Reinhardt takes curious note of the concern that decisions of this kind will remove the underpinnings of respect for life. But he remarks, with a serene flourish, that the same overheated things were said about abortion and proved so baseless: “The legalization of abortion has not undermined our commitment to life generally; nor . . . has it led to widespread infanticide. Similarly, there is no reason to believe that legalizing assisted suicide will lead to the horrific consequences its opponents suggest.” The problem simply dissolves in a wash of serenity if one merely supposes that the 1.3 million abortions performed each year do not destroy human lives or infants. In that case, the engines of abortion can keep moving while the judges look out and see, on the landscape, no discernible signs of infanticide. What seems to pass the understanding of Judge Reinhardt is that we are no longer taking readings to gauge whether we are on a “slippery slope.” His own decision is itself the telling sign that we have arrived at the “terminal” state of that slippery slope: our jurisprudence is now anchored in a radical disrespect for life, and our leading jural minds have detached the notion of “autonomy” from the moral framework that once established its meaning and coherence.
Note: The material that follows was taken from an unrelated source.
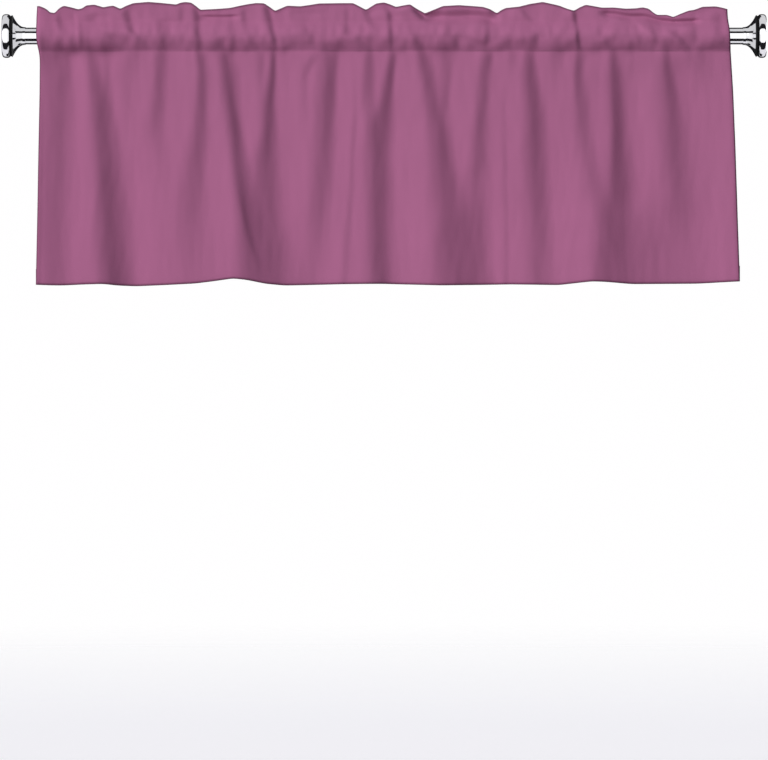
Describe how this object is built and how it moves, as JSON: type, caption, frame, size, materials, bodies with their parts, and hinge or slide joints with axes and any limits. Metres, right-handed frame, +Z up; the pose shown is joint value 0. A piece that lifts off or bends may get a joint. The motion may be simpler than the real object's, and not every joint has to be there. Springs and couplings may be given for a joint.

From this decision of the appellate court in the Ninth Circuit, there is only one path of appeal, and that is to the Supreme Court. But a Court now containing Justices Breyer and Ginsburg offers no ground of hope. At a certain point, pro-lifers will have to break themselves from the romantic haze that still engulfs some of them when it comes to the political parties and finally take notice of facts too plain to be ignored any longer. The judges overruled in these cases were appointed by Ronald Reagan. The antilife decisions have come from the Carter appointees, with reinforcements supplied by Bill Clinton. Many Catholic bishops are still attached, in their “social agenda,” to the liberalism of the Democrats. And they persist in their attachment even as that liberalism is steadily denied and undermined by the Democratic appointees to the courts as they address abortion and the life issues. If there are pro-lifers who still affect to be puzzled by the differences between the parties, even as they come to the threshold of a presidential election, someone should provide them with a kind of Sesame Street kit, to instruct them in the rudiments of political sobriety. And they can begin with the difference between Up and Down, Life and Death.